Thanks for the feed back Darren.
I am just a little unclear on one thing. In your example, is the word "table" referring to the field I am referencing? I have not been able to get your example to work, but feel it is because I am doing something wrong. I will continue to see if I can figure it out, but would appreciate any other sights you may have.
I think I found my error. It seems to be working but I need to do some more testing.
Yes, I meant that you should substitute in the correct field names and whatnot to make the calc work in your solution.
I elected to use LET() because it allows you to specify a variable to use in the calculation, improving its readability.

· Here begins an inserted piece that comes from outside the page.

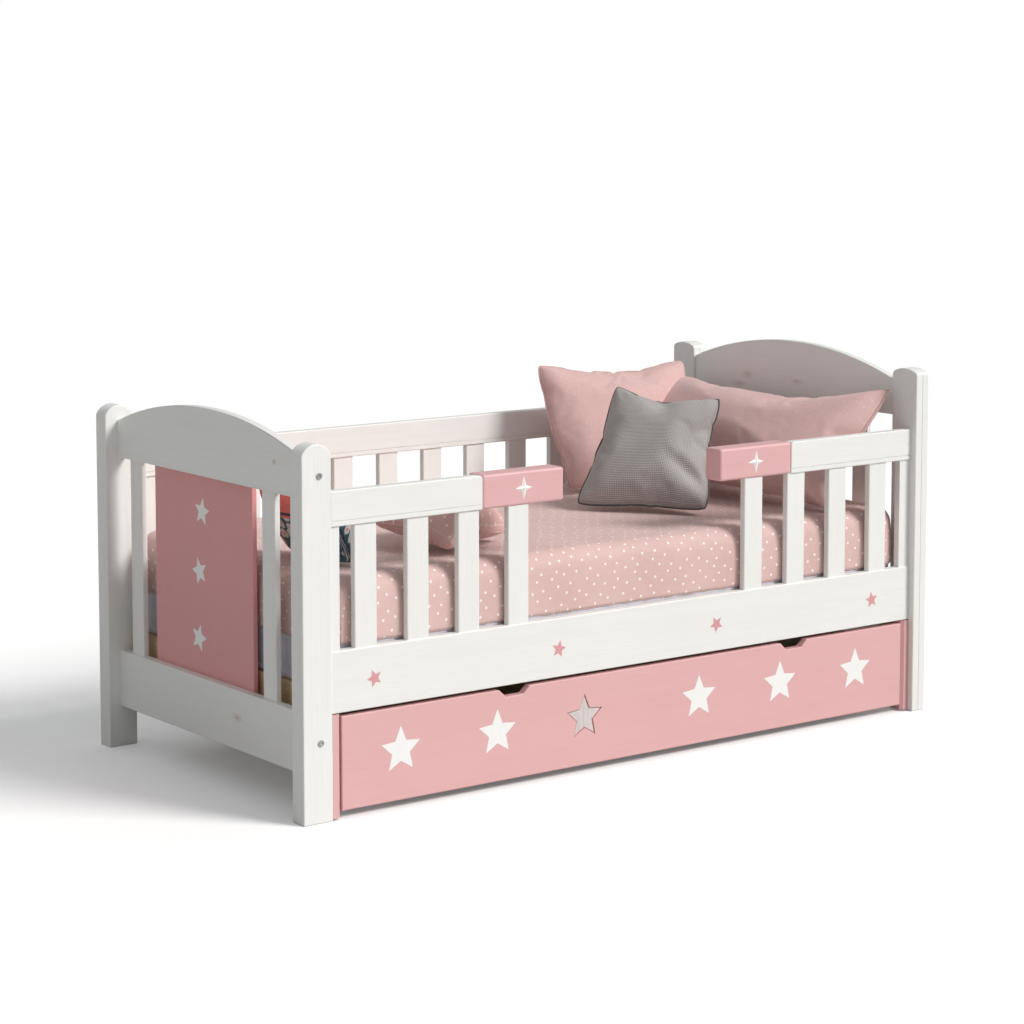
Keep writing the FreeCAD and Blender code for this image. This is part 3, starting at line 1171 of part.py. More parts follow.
def soft_block(label, long, deep, tall, corner, radius, at, turns=()):
    """A rounded block, drawn about its own centre so that it leans and turns about it."""
    piece = new_body(label)
    for name, formula in zip(("x", "y", "z"), at):
        bind(piece, f"Placement.Base.{name}", formula)
    for name, formula in turns:
        bind(piece, f"Placement.Rotation.{name}", formula)
    flat = draw_rounded(new_sketch(piece, "XY"), long, deep, corner)
    flat.AttachmentOffset = FreeCAD.Placement()
    bind(flat, "AttachmentOffset.Base.x", f"0 - ({long}) / 2")
    bind(flat, "AttachmentOffset.Base.y", f"0 - ({deep}) / 2")
    feature = pad(piece, flat, tall)
    feature.Midplane = True
    DOC.recompute()
    round_edges(piece, radius, lambda edge: not runs_along(edge, "Z"))
    return piece


MATTRESS_LONG = "(rail_length - 2 * mattress_gap)"
MATTRESS_WIDE = f"({INNER_WIDE} - 2 * mattress_play)"
mattress = soft_block("mattress", MATTRESS_LONG, MATTRESS_WIDE, "mattress_tall", "mattress_corner",
                      "mattress_round", (RAIL_CENTRE, "0", f"{MATTRESS_LOW} + mattress_tall / 2"))
sheet_blank = soft_block("fitted_sheet", f"{MATTRESS_LONG} + 2 * sheet_thick",
                         f"{MATTRESS_WIDE} + 2 * sheet_thick", "2 * sheet_drop",
                         "mattress_corner + sheet_thick", "mattress_round + sheet_thick",
                         (RAIL_CENTRE, "0", f"{BED_TOP} - sheet_drop"))
below_hem = box("below_hem", ("rail_length", "bed_width", "2 * sheet_drop"),
                (RAIL_FOOT, FRONT, f"{BED_TOP} - 3 * sheet_drop"))
fitted_sheet = cut("fitted_sheet", sheet_blank, [mattress, below_hem])

# The head pillow leans on the arch board, the back pillow on the rear guard.
HEAD_PILLOW_AT = (f"{RAIL_HEAD} - head_pillow_back", f"{HEAD_FRONT} + head_post_wide + head_pillow_side",
                  f"{BED_TOP} + head_pillow_rise")
HEAD_PILLOW_TURNS = (("Pitch", "0 - head_pillow_lean"),)
HEAD_PILLOW_EDGE = "head_pillow_thick * crown_share"
head_pillow = soft_block("head_pillow", "head_pillow_deep", "head_pillow_wide", "head_pillow_thick",
                         "soft_corner", HEAD_PILLOW_EDGE, HEAD_PILLOW_AT, HEAD_PILLOW_TURNS)
pillow_room = soft_block("pillow_room", "head_pillow_deep + 2 * rest_gap", "head_pillow_wide + 2 * rest_gap",
                         "head_pillow_thick + 2 * rest_gap", "soft_corner", HEAD_PILLOW_EDGE,
                         HEAD_PILLOW_AT, HEAD_PILLOW_TURNS)
back_pillow_blank = soft_block(
    "back_pillow", "back_pillow_wide", "back_pillow_deep", "back_pillow_thick", "soft_corner",
    "back_pillow_thick * crown_share",
    (f"{RAIL_HEAD} - back_pillow_back", f"{REAR} - back_pillow_side", f"{BED_TOP} + back_pillow_rise"),
    (("Roll", "back_pillow_lean"),))
back_pillow = cut("back_pillow", back_pillow_blank, [pillow_room])
knit_cushion = soft_block(
    "knit_cushion", "knit_wide", "knit_deep", "knit_thick", "small_corner", "knit_thick * crown_share",
    (f"{RAIL_HEAD} - knit_back", "0 - knit_side", f"{BED_TOP} + knit_rise"),
    (("Yaw", "0 - knit_turn"), ("Roll", "knit_lean")))
small_pillow = soft_block(
    "small_pillow", "small_wide", "small_deep", "small_thick", "small_corner", "small_thick * crown_share",
    (f"{RAIL_FOOT} + small_along", f"{INNER_FRONT} + small_side", f"{BED_TOP} + small_thick / 2 + rest_gap"),
    (("Yaw", "small_turn"),))
patterned_cushion = soft_block(
    "patterned_cushion", "toy_deep", "toy_wide", "toy_thick", "small_corner", "toy_thick * crown_share",
    (f"{RAIL_FOOT} + toy_along", f"{INNER_FRONT} + toy_side", f"{BED_TOP} + toy_rise"),
    (("Yaw", "180"), ("Pitch", "0 - toy_lean")))

DOC.recompute()

NODES = [
    foot_post_front, foot_post_rear, head_post_front, head_post_rear,
    foot_arch, foot_rail, foot_slats, foot_panel, foot_panel_stars,
    head_arch, head_rail, head_slats, head_panel, head_panel_stars,
    front_side_rail, rear_side_rail, front_rail_stars,
    foot_guard_rail, foot_guard_slats, foot_guard_cap,
    head_guard_rail, head_guard_slats, head_guard_cap, guard_cap_stars,
    rear_guard_rail, rear_guard_slats,
    front_ledger, rear_ledger, end_bearers, base_slats, base_slat_screws, ledger_screws,
    end_bolts, barrel_nuts, joint_dowels, corner_brackets, bracket_screws, panel_screws,
    foot_batten, head_batten,
    drawer_front, drawer_stars, drawer_sunk_star,
    drawer_side_foot, drawer_side_head, drawer_back, drawer_bottom,
    castor_forks, castor_axles, castor_screws, *wheels,
    mattress, fitted_sheet, head_pillow, back_pillow, knit_cushion, small_pillow, patterned_cushion,
]


def check_document():
    """Stop if any object failed, or if any node has no sound solid."""
    for thing in DOC.Objects:
        if {"Invalid", "Error"} & set(thing.State):
            raise ValueError(f"{thing.Label} is {thing.State}")
    for node in NODES:
        shape = node.Shape
        if shape.isNull() or not shape.isValid() or not shape.Solids or shape.Volume <= 0:
            raise ValueError(f"{node.Label} has no sound solid")


def write_parts():
    """Write one STEP file for each node."""
    os.makedirs("parts", exist_ok=True)
    for node in NODES:
        node.Shape.exportStep(f"parts/{node.Label}.step")
        box_of = node.Shape.BoundBox
        print(f"{node.Label}: {len(node.Shape.Solids)} solids, {node.Shape.Volume / 1000:.1f} cm3, "
              f"x {box_of.XMin:.1f}..{box_of.XMax:.1f} y {box_of.YMin:.1f}..{box_of.YMax:.1f} "
              f"z {box_of.ZMin:.1f}..{box_of.ZMax:.1f}")


check_document()
write_parts()
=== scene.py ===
"""Looks of the toddler bed: lacquered pine, steel and nylon fittings, mattress, sheet and cushions."""

import logging
import math
from dataclasses import dataclass
from enum import Enum
from typing import Callable, ClassVar, Sequence

import bpy
import numpy as np
from mathutils import Euler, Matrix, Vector, noise


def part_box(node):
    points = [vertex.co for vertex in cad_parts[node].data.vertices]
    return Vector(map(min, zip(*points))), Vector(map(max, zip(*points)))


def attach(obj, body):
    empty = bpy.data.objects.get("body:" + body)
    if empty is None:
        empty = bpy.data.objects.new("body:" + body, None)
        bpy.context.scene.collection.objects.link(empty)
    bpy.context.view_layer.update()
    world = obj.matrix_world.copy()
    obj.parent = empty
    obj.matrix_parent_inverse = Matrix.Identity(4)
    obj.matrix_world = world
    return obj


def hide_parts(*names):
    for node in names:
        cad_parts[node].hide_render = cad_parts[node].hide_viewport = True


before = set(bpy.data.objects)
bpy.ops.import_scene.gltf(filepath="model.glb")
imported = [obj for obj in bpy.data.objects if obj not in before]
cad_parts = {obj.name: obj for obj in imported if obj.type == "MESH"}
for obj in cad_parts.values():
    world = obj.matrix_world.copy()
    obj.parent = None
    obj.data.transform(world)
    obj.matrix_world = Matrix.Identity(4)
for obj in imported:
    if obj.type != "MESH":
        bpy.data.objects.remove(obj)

LOG = logging.getLogger("toddler_bed")
MM = 0.001
PLACE = "cloth_place"
BED = "bed"
UNSEWN = 0.05  # a distance from the edge of the cloth at which no seam shows
LOFT, APART = 3.0, 2.0  # how high, and how far from each other, the cushions are blown up
TINY = 1e-9

Colour = tuple[float, float, float]
Point = tuple[float, float, float]
Socket = bpy.types.NodeSocket
Feed = Socket | float | Sequence[float]


class Along(Enum):
    """The way that a board's grain runs; the value squeezes the coordinates along it."""

    LENGTH = (0.05, 1.0, 1.0)
    WIDTH = (1.0, 0.05, 1.0)
    HEIGHT = (1.0, 1.0, 0.05)


class Kind(Enum):
    """What a group's socket carries."""

    VALUE = "NodeSocketFloat"
    VECTOR = "NodeSocketVector"
    COLOUR = "NodeSocketColor"


class Wiring:
    """Adds and joins the nodes of one tree."""

    def __init__(self, tree: bpy.types.NodeTree) -> None:
        """Keeps the tree that the nodes go in.

        Args:
            tree: a material's, a world's or a group's tree.
        """
        self.tree = tree

    def feed(self, socket: Socket, value: Feed) -> None:
        """Gives a socket its source.

        Args:
            socket: the input.
            value: another node's output, a number, or a row of numbers.
        """
        if isinstance(value, bpy.types.NodeSocket):
            self.tree.links.new(value, socket)
        elif isinstance(value, (int, float)):
            socket.default_value = value
        else:
            wanted = len(socket.default_value)
            socket.default_value = (tuple(value) + (1.0,))[:wanted]

    def add(self, kind: str, settings: dict | None = None, **inputs: Feed) -> bpy.types.Node:
        """Adds a node.

        Args:
            kind: its type, without the leading ShaderNode.
            settings: its properties.
            inputs: its sockets by name, with underscores for spaces.

        Returns:
            The node.
        """
        node = self.tree.nodes.new("ShaderNode" + kind)
        for name, value in (settings or {}).items():
            setattr(node, name, value)
        for name, value in inputs.items():
            self.feed(node.inputs[name.replace("_", " ")], value)
        return node

    def maths(self, operation: str, first: Feed, second: Feed = 0.0, clamp: bool = False,
              third: Feed | None = None) -> Socket:
        """Works out one number from two.

        Args:
            operation: the Math node's operation.
            first: the first number.
            second: the second number.
            clamp: True to keep the result from 0 to 1.
            third: the number that a multiplied result is added to.

        Returns:
            The result.
        """
        node = self.add("Math", {"operation": operation, "use_clamp": clamp})
        self.feed(node.inputs[0], first)
        self.feed(node.inputs[1], second)
        if third is not None:
            self.feed(node.inputs[2], third)
        return node.outputs[0]

    def times(self, first: Feed, second: Feed) -> Socket:
        """Multiplies two numbers.

        Args:
            first: the first number.
            second: the second number.

        Returns:
            Their product.
        """
        return self.maths("MULTIPLY", first, second)

    def plus(self, first: Feed, second: Feed, clamp: bool = False) -> Socket:
        """Adds two numbers.

        Args:
            first: the first number.
            second: the second number.
            clamp: True to keep the sum from 0 to 1.

        Returns:
            Their sum.
        """
        return self.maths("ADD", first, second, clamp)

    def vector(self, operation: str, first: Feed, second: Feed = (0.0, 0.0, 0.0)) -> Socket:
        """Works out one vector, or its length or dot product, from two.

        Args:
            operation: the Vector Math node's operation.
            first: the first vector.
            second: the second vector.

        Returns:
            The result.
        """
        node = self.add("VectorMath", {"operation": operation})
        self.feed(node.inputs[0], first)
        self.feed(node.inputs[1], second)
        return node.outputs["Value" if operation in ("LENGTH", "DOT_PRODUCT") else "Vector"]

    def scaled(self, vector: Feed, scale: Feed) -> Socket:
        """Multiplies a vector by a number.

        Args:
            vector: the vector.
            scale: the number.

        Returns:
            The longer or shorter vector.
        """
        node = self.add("VectorMath", {"operation": "SCALE"}, Scale=scale)
        self.feed(node.inputs[0], vector)
        return node.outputs["Vector"]

    def spread(self, value: Feed, low: float, high: float, start: float = 0.0, end: float = 1.0) -> Socket:
        """Maps a range smoothly onto another.

        Args:
            value: the number.
            low: the value that gives start.
            high: the value that gives end.
            start: the lowest result.
            end: the highest result.

        Returns:
            The mapped number.
        """
        node = self.add("MapRange", {"interpolation_type": "SMOOTHSTEP"}, Value=value)
        for name, number in (("From Min", low), ("From Max", high), ("To Min", start), ("To Max", end)):
            node.inputs[name].default_value = number
        return node.outputs["Result"]

    def blend(self, factor: Feed, first: Feed, second: Feed, how: str = "MIX") -> Socket:
        """Mixes two colours.

        Args:
            factor: how much of the second.
            first: the first colour.
            second: the second colour.
            how: the Mix node's blend type.

        Returns:
            The mixed colour.
        """
        node = self.add("Mix", {"data_type": "RGBA", "blend_type": how, "clamp_factor": True})
        self.feed(node.inputs[0], factor)
        self.feed(node.inputs[6], first)
        self.feed(node.inputs[7], second)
        return node.outputs[2]

    def grainy(self, vector: Feed, scale: Feed, detail: float = 3.0, rough: float = 0.55,
               twist: float = 0.0) -> Socket:
        """Adds noise.

        Args:
            vector: where it is read.
            scale: how many blobs there are in a metre.
            detail: how many finer layers it has.
            rough: how strong the finer layers are.
            twist: how far it is distorted.

        Returns:
            The noise, from 0 to 1.
        """
        node = self.add("TexNoise", None, Vector=vector, Scale=scale, Detail=detail, Roughness=rough,
                        Distortion=twist)
        return node.outputs["Fac"]

    def relief(self, height: Feed, distance: float, strength: float = 1.0) -> Socket:
        """Turns a height into a normal.

        Args:
            height: the height from 0 to 1.
            distance: how many metres a height of 1 stands for.
            strength: how much of it shows.

        Returns:
            The normal.
        """
        node = self.add("Bump", None, Height=height, Distance=distance, Strength=strength)
        return node.outputs["Normal"]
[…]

This calc basically says this:"Set the Low and High value entered by the users to variables. Then check if the values are in a specified range and return the corresponding result for each range."

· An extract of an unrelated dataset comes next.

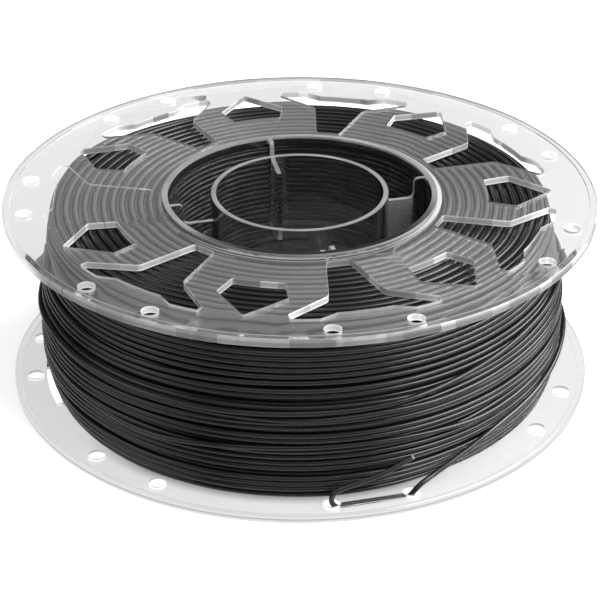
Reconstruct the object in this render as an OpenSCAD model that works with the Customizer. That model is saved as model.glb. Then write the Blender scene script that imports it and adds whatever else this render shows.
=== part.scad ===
// Filament spool: two clear mouldings that plug together, wound with round filament.
// Millimetres, +Z up, origin at the centre of the face that the spool stands on.

/* [Flange] */
// Diameter of each flange over its rim
flange_d = 200; // [196:0.5:212]
// Height of the whole spool, from rim to rim
spool_h = 66; // [62:0.5:72]
// Thickness of a flange's disc
disc_t = 2.3; // [1.9:0.1:2.8]
// How far the rim stands proud of the disc's outside face
rim_proud = 0.7; // [0.4:0.1:1.2]
// Width of the rim
rim_w = 2.6; // [1.8:0.1:3.4]
// Chamfer on the rim's outer edges
rim_chamfer = 0.4; // [0.2:0.1:0.6]

/* [Drum and hub] */
// Outside diameter of the drum that the filament is wound on
drum_d = 93; // [86:0.5:96]
// Thickness of the drum's wall
drum_wall = 1.9; // [1.6:0.1:2.4]
// Bore for the spindle
bore_d = 56.6; // [50:0.2:60]
// Thickness of the hub tube's wall
hub_wall = 1.9; // [1.5:0.1:2.4]
// Thickness of each radial rib
rib_t = 1.6; // [1.2:0.1:2.4]
// Number of radial ribs
rib_count = 4; // [3:1:6]
// Length of a rib's tall shoulder, inwards from the drum's wall
shoulder_len = 4.3; // [3.5:0.1:6]
// How far a rib steps down from its shoulder towards the hub
rib_step = 7.2; // [5:0.1:12]
// Rounding of the shoulder's top corner
shoulder_round = 1.5; // [1:0.1:2.5]
// Rounding of the inside corner below the shoulder
step_round = 2; // [1:0.1:2.5]

/* [Seam] */
// Length of the tongue that plugs into the other half's drum
lap_len = 2; // [1.5:0.1:4]
// Clearance round the tongue
lap_gap = 0.1; // [0.05:0.01:0.15]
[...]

table is the name of the table that the data is in. When you create the Case statement, on the upper left of the calculation window is a list of fields. Click on the field you want. It will put it in the calculation. So for example if the table is mytable and the field is lowvalue it will look like mytable::lowvalue. In short it is tablename followed by :: and then field name.
Except there isn't a field mytable::lowvalue or mytable::highvalue. The case is based on a calculated field, so he'll have to specifiy in the code exactly what ranges are needed. At least, that's how I understood it from the orginal post. The two user input fields are used in the calculation, but it was not specified that the two fields are the low and high ranges.